Problem to solve: Repeat exactly the lines from the start of the material below up to and including the "(0, 1 or 2)." line.
--- BEGIN Information provided ---
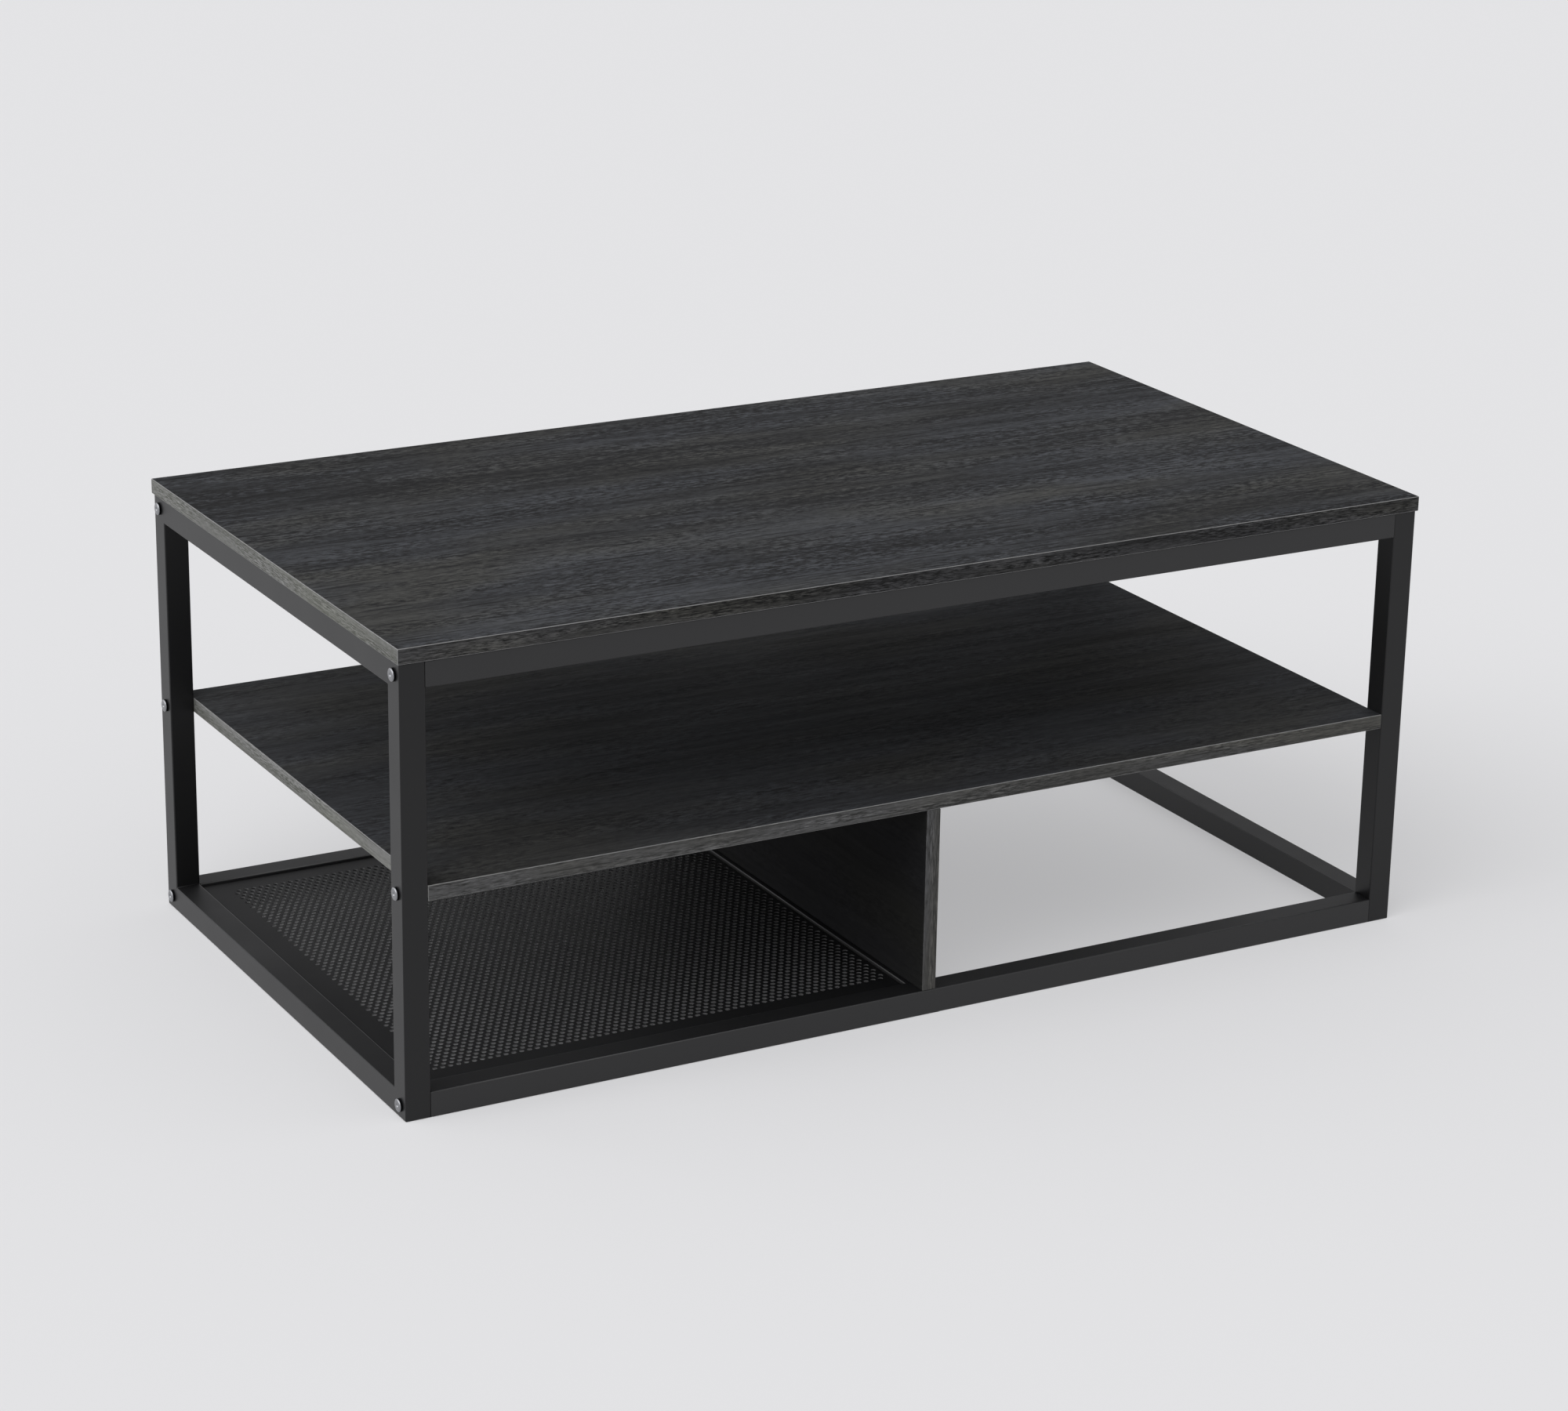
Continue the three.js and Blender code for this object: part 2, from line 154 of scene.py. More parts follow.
# %% The melamine
def wood_grain_melamine(name, grain_axis, dark, cool, warm, contrast=1.0, width_share=1.0, sheet=0.0):
    """Printed and embossed wood-grain melamine, with its grain along X, Y or Z (0, 1 or 2).

    Contrast is how much the grain shows, and width_share narrows it on a narrow band. Sheet is the
    place on the printed roll that the piece is cut from, so that no two boards show the same print."""
    material, tree, principled = new_material(name, IOR=1.5, Specular_IOR_Level=0.07)
    coordinates = add(tree, "TexCoord", {}).outputs["Object"]
    layer = {}
    for part, (length, width, detail, roughness) in PRINT_LAYERS.items():
        size = [width * width_share * MM] * 3
        size[grain_axis] = length * MM
        place = add(tree, "Mapping", {"Vector": coordinates, "Scale": [1 / side for side in size],
                                      "Location": [sheet] * 3})
        layer[part] = add(tree, "TexNoise", {"Vector": place, "Scale": 1.0, "Detail": detail,
                                             "Roughness": roughness})
    crowding = add(tree, "MapRange", {"Value": layer["crowds"], **limits["crowds"], "To Min": CALM_SHARE})
    centred = add(tree, "Math", {0: layer["flecks"], 1: 0.5}, operation="SUBTRACT")
    crowded = add(tree, "Math", {0: centred, 1: crowding}, operation="MULTIPLY")
    layer["flecks"] = add(tree, "Math", {0: crowded, 1: 0.5}, operation="ADD")
    tone = 0.5
    for part, weight in TONE_WEIGHTS.items():
        centred = add(tree, "Math", {0: layer[part], 1: 0.5}, operation="SUBTRACT")
        tone = add(tree, "Math", {0: centred, 1: weight * contrast, 2: tone}, operation="MULTIPLY_ADD")
    lightness = add(tree, "MapRange", {"Value": tone, **limits["tone"]})
    blueness = add(tree, "MapRange", {"Value": layer["tint"], **limits["tint"]})
    tint = add(tree, "MixRGB", {"Fac": blueness, "Color1": linear(warm), "Color2": linear(cool)})
    ground = add(tree, "MixRGB", {"Fac": lightness, "Color1": linear(dark), "Color2": tint})
    pores = add(tree, "MapRange", {"Value": layer["pores"], **limits["pores"], "To Min": contrast,
                                   "To Max": 0.0})
    colour = add(tree, "MixRGB", {"Fac": pores, "Color1": ground, "Color2": linear(dark)})
    gloss = add(tree, "MapRange", {"Value": layer["streaks"], **limits["streaks"], "To Min": MATT,
                                   "To Max": LESS_MATT})
    relief = add(tree, "Math", {0: layer["flecks"], 1: pores}, operation="SUBTRACT")
    bump = add(tree, "Bump", {"Height": relief, "Strength": 0.6, "Distance": EMBOSSING})
    tree.links.new(colour.outputs["Color"], principled.inputs["Base Color"])
    tree.links.new(gloss.outputs["Result"], principled.inputs["Roughness"])
    tree.links.new(bump.outputs["Normal"], principled.inputs["Normal"])
    return material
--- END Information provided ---
Finished task:
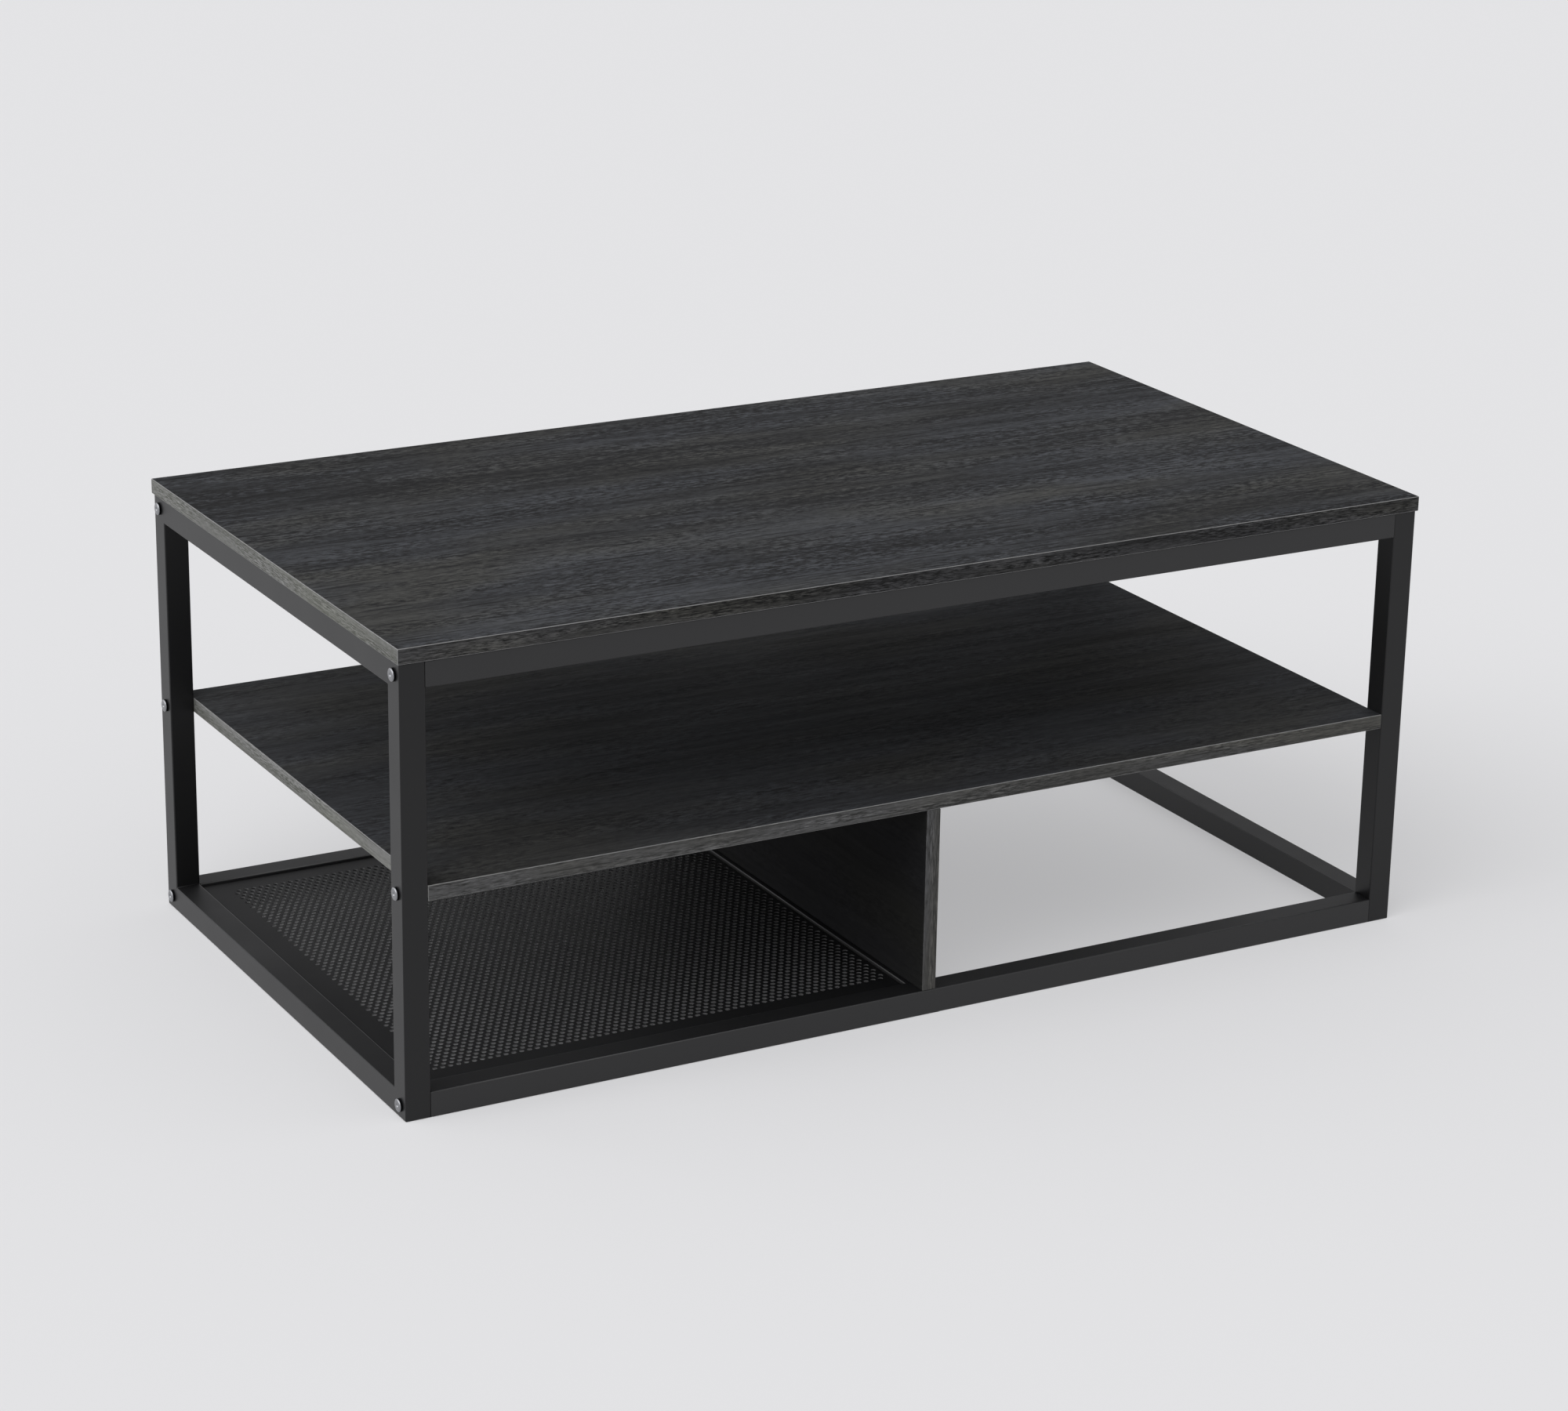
Continue the three.js and Blender code for this object: part 2, from line 154 of scene.py. More parts follow.
# %% The melamine
def wood_grain_melamine(name, grain_axis, dark, cool, warm, contrast=1.0, width_share=1.0, sheet=0.0):
    """Printed and embossed wood-grain melamine, with its grain along X, Y or Z (0, 1 or 2).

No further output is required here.